If Zapata could do it, then you can too.
Widget!
QUOTE (gabrielcunha.7 @ May 9 2009, 05:59 PM) *
QUOTE (Widget! @ May 9 2009, 05:33 PM) *
QUOTE (debator @ May 9 2009, 04:11 PM) *
no i already got a sombrero


Then be serious in it.

If Zapata could do it, then you can too.


When you can do it normally, go into Nightmare Mode: Say everything as if you were Babawa Wawa.
Dr. Roffles
QUOTE (debator @ May 9 2009, 07:03 PM) *
QUOTE (Widget! @ May 9 2009, 04:02 PM) *
QUOTE (zzzptm @ May 9 2009, 03:11 PM) *
Everyone needs to work on their Radio Voice. Never know when you'll have to make an announcement, so BE PREPARED.


Actually, this is good, but it's not comprehensive enough. Work on two other things: your dramatic reading voice, and your ability to maintain a straight face while doing something ridiculous. Think: Monty Python.

this is where i fail

This is where I get the ladies.
zzzptm
Total deadpan is a VITAL skill.
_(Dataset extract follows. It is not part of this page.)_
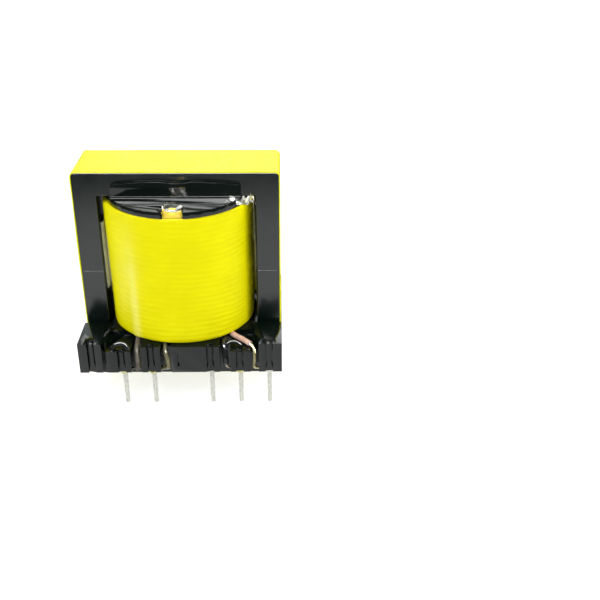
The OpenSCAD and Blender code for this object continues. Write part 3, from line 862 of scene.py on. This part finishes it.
def tongue_profile(lo, hi):
    """Side view of the folded tape: up, round the fold and back over the flange."""
    profile = []
    for t in np.linspace(0, 1, 14):
        profile.append((lo.y + 0.05 * MM * math.sin(3 * t), lo.z + (hi.z - lo.z - FOLD_R) * t))
    for t in np.linspace(0, 1, 8)[1:]:
        a = math.radians(180 - 90 * t)
        profile.append((lo.y + FOLD_R * (1 + math.cos(a)), hi.z - FOLD_R + FOLD_R * math.sin(a)))
    for t in np.linspace(0, 1, 12)[1:]:
        profile.append((lo.y + FOLD_R + TONGUE_FLAT * t, hi.z))
    return profile


def tongue():
    """Tape folded from the winding up through the notch and back over the flange."""
    lo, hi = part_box("tape_tongue")
    rows = [[Vector((x, y, z + 0.04 * MM * lump(x, y, z, 1.2, 21)))
             for x in np.linspace(lo.x, hi.x, 13)] for y, z in tongue_profile(lo, hi)]
    verts, faces = grid_data(rows, False)
    return thicken(mesh_object("tongue_fold", verts, faces), 0.12 * MM)


finish_piece(tongue(), ORANGE_FILM, "inner_tape", "tape_tongue")


# ---------------------------------------------------------------- film strips beside the winding

LEFT_PLAN = [(-12.93, -4.3), (-12.83, -3.85), (-12.7, -3.4), (-12.72, -2.6), (-12.86, -1), (-12.9, 5.2)]
RIGHT_PLAN = [(12.9, -5.2), (12.88, 1), (12.75, 3.2), (12.3, 4.6), (11.7, 5.3)]
RIGHT_END_PLAN = [(12.62, -5.1), (12.66, -3), (12.7, -1)]
STRIP_STEPS = 24


def film_strip(name, plan, z0, z1, thick=0.12):
    """Strip that stands up along a plan curve. Plan and thickness are in millimetres."""
    path = smooth_path([(x, y, 0) for x, y in plan], 6)
    rows = []
    for i in range(STRIP_STEPS + 1):
        z = z0 + (z1 - z0) * i / STRIP_STEPS
        rows.append([Vector((p.x + 0.05 * MM * lump(p.x, p.y, z, 4, 31), p.y, z)) for p in path])
    verts, faces = grid_data(rows, False)
    return thicken(mesh_object(name, verts, faces), thick * MM, 0)


finish_piece(film_strip("left_strip", LEFT_PLAN, core_base + 0.39 * core_tall,
                        core_base + 0.74 * core_tall), STRIP_FILM, "strip", "side_strip")
finish_piece(film_strip("right_strip", RIGHT_PLAN, 13.2 * MM, strip_top), DARK_FILM, "strip")
finish_piece(film_strip("right_strip_end", RIGHT_END_PLAN, 28.5 * MM, strip_top, 0.1),
             OLIVE_FILM, "strip")


# ---------------------------------------------------------------- floor, light and camera

FLOOR_HALF, FLOOR_Z = 1.2, -0.05 * MM
PAPER = (0.62, 0.62, 0.62, 1)
PAPER_GLOW = 0.72
# distances from the origin between which the mirrored sheet fades out
SHEET_END = (0.088, 0.112)
# the camera that was fitted to the photograph: place in metres, turn in degrees, lens in mm
CAMERA_AT = (0.01699, -0.14070, 0.09041)
CAMERA_TURN = (61.564, -0.337, -1.240)
LENS, SENSOR = 53.03, 36
# the point that every lamp faces
AIM = Vector((0, 0, 0.02))


def floor_material():
    """White paper: glows for the camera, mirrors as a bright sheet that ends near the object, and is
    clear from below."""
    mat = emptied(bpy.data.materials.new("white_floor"))
    path = add(mat, "ShaderNodeLightPath")
    glow = add(mat, "ShaderNodeEmission")
    link(mat, map_range(mat, path.outputs["Is Camera Ray"], 0.0, 1.0, 0.0, PAPER_GLOW),
         glow.inputs["Strength"])
    paper = add(mat, "ShaderNodeAddShader")
    link(mat, add(mat, "ShaderNodeBsdfDiffuse", Color=PAPER).outputs[0], paper.inputs[0])
    link(mat, glow.outputs[0], paper.inputs[1])
    sheet = add(mat, "ShaderNodeEmission")
    reach = length_of(mat, add(mat, "ShaderNodeTexCoord").outputs["Object"])
    link(mat, map_range(mat, reach, *SHEET_END, 1.0, 0.08), sheet.inputs["Strength"])
    above = mixed(mat, path.outputs["Is Glossy Ray"], paper.outputs[0], sheet.outputs[0])
    below = add(mat, "ShaderNodeNewGeometry").outputs["Backfacing"]
    clear = add(mat, "ShaderNodeBsdfTransparent")
    out = add(mat, "ShaderNodeOutputMaterial")
    link(mat, mixed(mat, below, above, clear.outputs[0]), out.inputs[0])
    return mat


def make_floor():
    s = FLOOR_HALF
    obj = mesh_object("floor", [(-s, -s, 0), (s, -s, 0), (s, s, 0), (-s, s, 0)], [(0, 1, 2, 3)], False)
    obj.location.z = FLOOR_Z
    obj.data.materials.append(floor_material())


def make_world():
    """White for the camera, a soft light for diffuse surfaces, and for reflections a sky that is bright
    behind the object and below it."""
    world = emptied(bpy.data.worlds.new("studio"))
    soft = add(world, "ShaderNodeBackground", Color=(1, 1, 1, 1), Strength=0.55)
    mirror = add(world, "ShaderNodeBackground", Color=(0.93, 1.0, 0.97, 1))
    white = add(world, "ShaderNodeBackground", Color=(1, 1, 1, 1), Strength=1.0)
    path = add(world, "ShaderNodeLightPath")
    at = add(world, "ShaderNodeTexCoord").outputs["Generated"]
    behind = map_range(world, axis_of(world, at, "Y"), 0.15, 0.75, 0.1, 0.95)
    below = map_range(world, axis_of(world, at, "Z"), -0.2, -0.7, 0.0, 0.9)
    link(world, maths(world, "MAXIMUM", behind, below), mirror.inputs["Strength"])
    seen = maths(world, "MAXIMUM", path.outputs["Is Camera Ray"], path.outputs["Is Transmission Ray"])
    lit = mixed(world, path.outputs["Is Glossy Ray"], soft.outputs[0], mirror.outputs[0])
    out = add(world, "ShaderNodeOutputWorld")
    link(world, mixed(world, seen, lit, white.outputs[0]), out.inputs[0])
    bpy.context.scene.world = world


def area_light(name, at, size, power):
    """Rectangular lamp that faces AIM."""
    data = bpy.data.lights.new(name, "AREA")
    data.shape = "RECTANGLE"
    data.size, data.size_y = size
    data.energy = power
    obj = new_object(name, data)
    obj.location = at
    obj.rotation_mode = "QUATERNION"
    obj.rotation_quaternion = (AIM - Vector(at)).to_track_quat("-Z", "Y")
    return obj


def make_camera():
    data = bpy.data.cameras.new("camera")
    data.sensor_width = SENSOR
    data.lens = LENS
    data.clip_start, data.clip_end = 0.005, 10
    obj = new_object("camera", data)
    obj.location = CAMERA_AT
    obj.rotation_euler = [math.radians(a) for a in CAMERA_TURN]
    bpy.context.scene.camera = obj


make_floor()
make_world()
key = area_light("key", (-0.16, -0.26, 0.34), (0.22, 0.22), 0.74)
key.visible_glossy = False
area_light("fill", (0.26, -0.2, 0.2), (0.2, 0.3), 0.2)
area_light("left_fill", (-0.3, -0.12, 0.12), (0.2, 0.2), 0.22)
area_light("right_fill", (0.3, -0.02, 0.12), (0.2, 0.2), 0.42)
area_light("top", (0.02, 0.05, 0.4), (0.3, 0.3), 0.12)
area_light("back", (0.05, 0.3, 0.2), (0.3, 0.2), 0.25)
# shows only in reflections, as the bright lines along rounded edges
edge_strip = area_light("edge_strip", (0.0, -0.2, 0.36), (0.5, 0.16), 11.0)
edge_strip.visible_diffuse = False
make_camera()
bpy.context.scene.view_settings.view_transform = "Standard"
Acquire it.
Dr. Roffles
QUOTE (zzzptm @ May 9 2009, 08:24 PM) *
Total deadpan is a VITAL skill. Acquire it.

Emphasized for truth. It makes you infinitely more amusing/useful, almost always!
Widget!
QUOTE (zzzptm @ May 9 2009, 06:24 PM) *
Total deadpan is a VITAL skill. Acquire it.


I guess this is simpler than listing multiple ways to acquire said skill...
zzzptm
You get it by PRACTICE and PRACTICE ALONE.

1. Look in the mirror.
2. Say really weird stuff, like about how aliens kidnapped your pet iguana on the night of July 4 as you were distracted by roman candles and kosher hot dogs (saying "hotdogs" as one word).
3. If you laugh, go back to 1. Otherwise, keep saying weird stuff.
4. Then start making really intense facial expressions to mimic an emotion you do not currently feel.
5. If you laugh, go back to 1. Otherwise, keep it up!
6. Once you can talk about how aliens kidnapped your pet iguana on the night of July 4 as you were distracted by roman candles and kosher hot dogs (saying "hotdogs" as one word) without laughing to the mirror, try it on your friends!

To perfect this, STUDY the art and craft of CHRISTOPHER WALKEN and MICHAEL CAINE. Watch MONTY PYTHON and mimic their every move, unless that would get you in trouble and/or arrested. BELIEVE in yourself to the point of delusionality.